Different features of PCT makes it suitable for use in these industries. One is the durability that the touch screen technology offers. Devices can have a protective layer such as chemically strengthened glass or tempered glass and still responds to touch. This protective layer provides a longer life for devices preventing them from scratches, cracks, and surface wear.

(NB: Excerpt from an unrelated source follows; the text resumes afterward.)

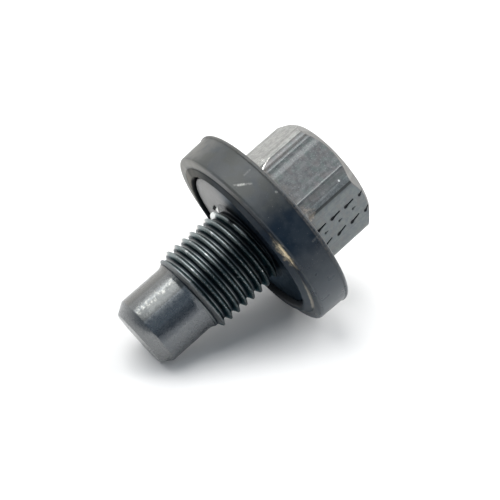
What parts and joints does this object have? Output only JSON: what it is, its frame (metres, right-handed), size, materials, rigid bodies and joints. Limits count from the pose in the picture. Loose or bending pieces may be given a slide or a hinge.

PCT also has anti-stiction traits. It means that users don’t have to deal with fingers sticking to the surface, thereby, improving the performance of devices. Projected capacitive touchscreen is suitable for harsh environments because it can withstand the base. The nature of PCT is that it remains undisturbed by most contaminant on the surface. The ability to use gloved fingers when operating PCT devices is advantageous to many industries. PCT devices are also easy to clean.

Sensing Methods for PCT

Projected capacitive technology work with two sensing methods, which are self-capacitance, and mutual capacitance. In self-capacitance, sensing occurs by measuring the current of a single electrode to the ground. This sensing method can be through rows and columns or multi-pad construction.

Mutual capacitance, on the other hand, capitalises on the ability of most objects to hold more than one charge in proximity. When a finger comes close to these two charged objects, it causes a shift in the capacitance. Mutual capacitance makes better use of space and produces higher resolution.